We know that there remains a lingering digital divide between and within countries, including between rich and poor, men and women, and urban and rural communities. And we know that ICTs are the key enablers to close the gap to achieve economic growth, gender balance and social inclusion. The United States is prepared to do its part to join with others to increase access to ICTs and broadband connectivity across the world to address evolving SDGs and meet the global challenges of the Post 2015 Development Agenda.

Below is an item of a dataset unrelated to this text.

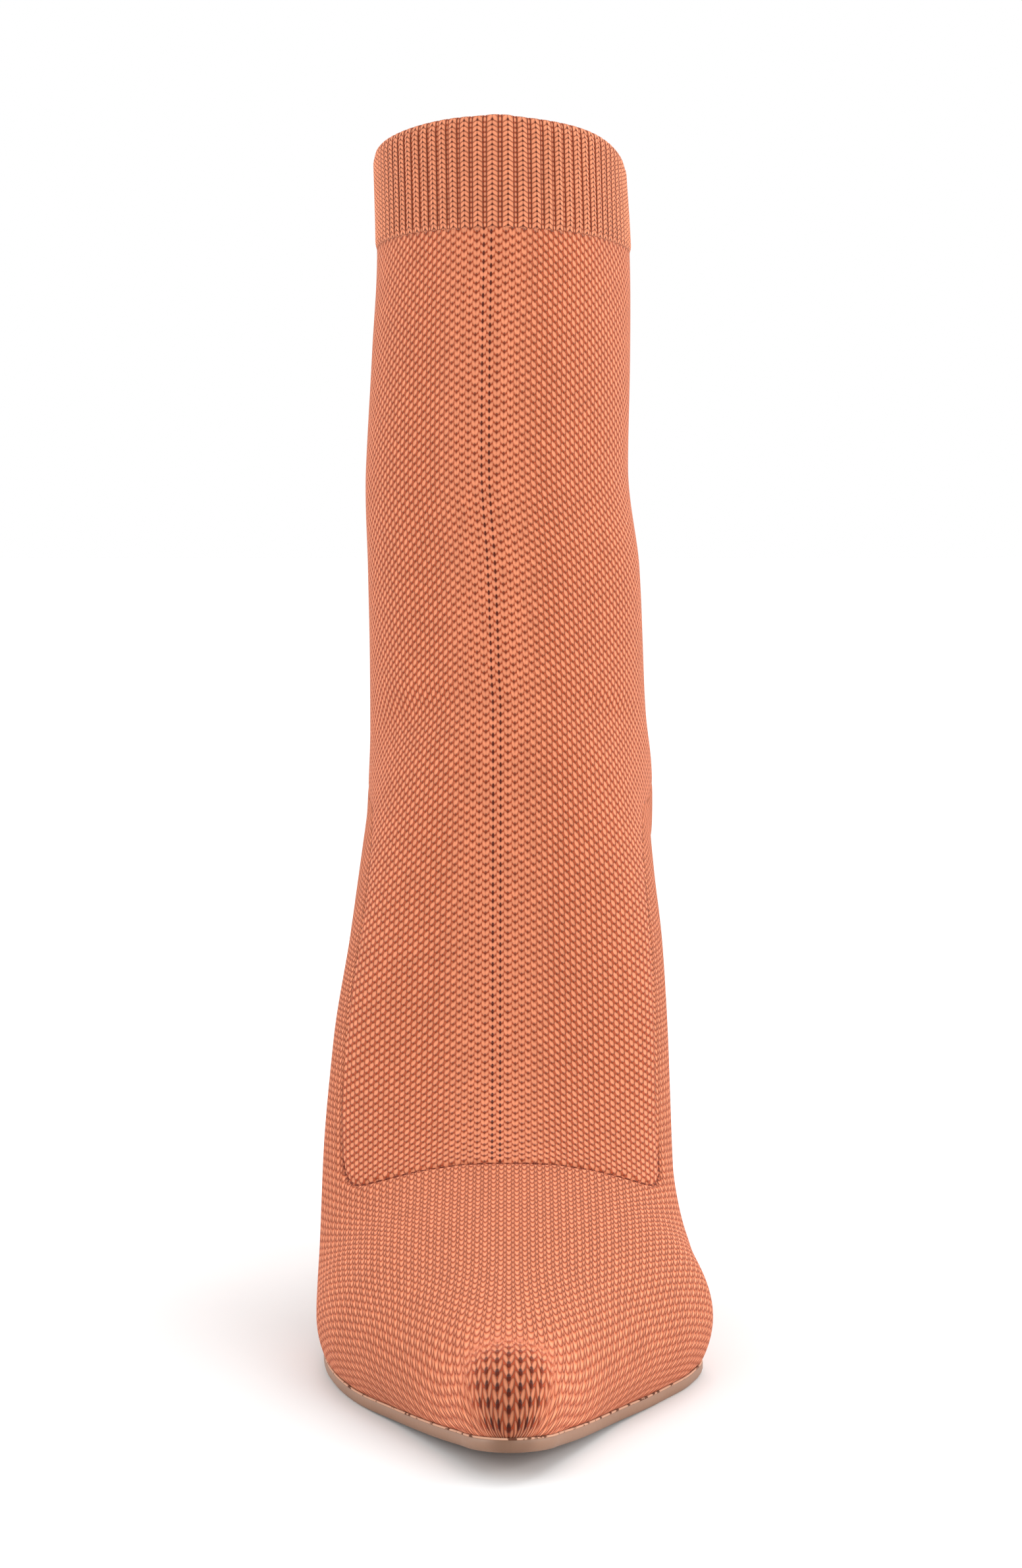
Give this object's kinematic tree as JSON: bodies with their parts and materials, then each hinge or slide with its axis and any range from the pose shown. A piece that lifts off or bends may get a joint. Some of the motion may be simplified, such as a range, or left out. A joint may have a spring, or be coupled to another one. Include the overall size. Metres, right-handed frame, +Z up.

Our work on the WSIS Action Lines is not done and for that reason we value the collaboration of so many UN agencies — the ITU, UNESCO, UNDP, UNCTAD and others to achieve our common vision.

We believe that connecting people to the global network and ensuring that they have the skills and freedom to use that connectivity productively is our highest mission.  It was addressed as such at the original WSIS meetings in 2003 and 2005, and we cannot afford to lose our focus on its overriding importance as we prepare for the High Level Meeting of the General Assembly in December that will conclude the ten-year review of WSIS implementation.

We also cannot afford to deny that the challenge is disproportionately real for women and disenfranchised communities.  Governments will not solve these challenges alone nor will we solve them by centralizing direction or control.  We live in an age where the key ingredients for innovation and growth are cooperation and collaboration.

We continue to welcome multistakeholder participation in the important work of actualizing WSIS Action Line goals.  We believe that enabling the participation of all voices – whether they be from government, civil society, academia, the technical community, and business – is the best way, the most just and sustainable way, to implement the WSIS vision and we look forward to working with all of you to fulfill that vision.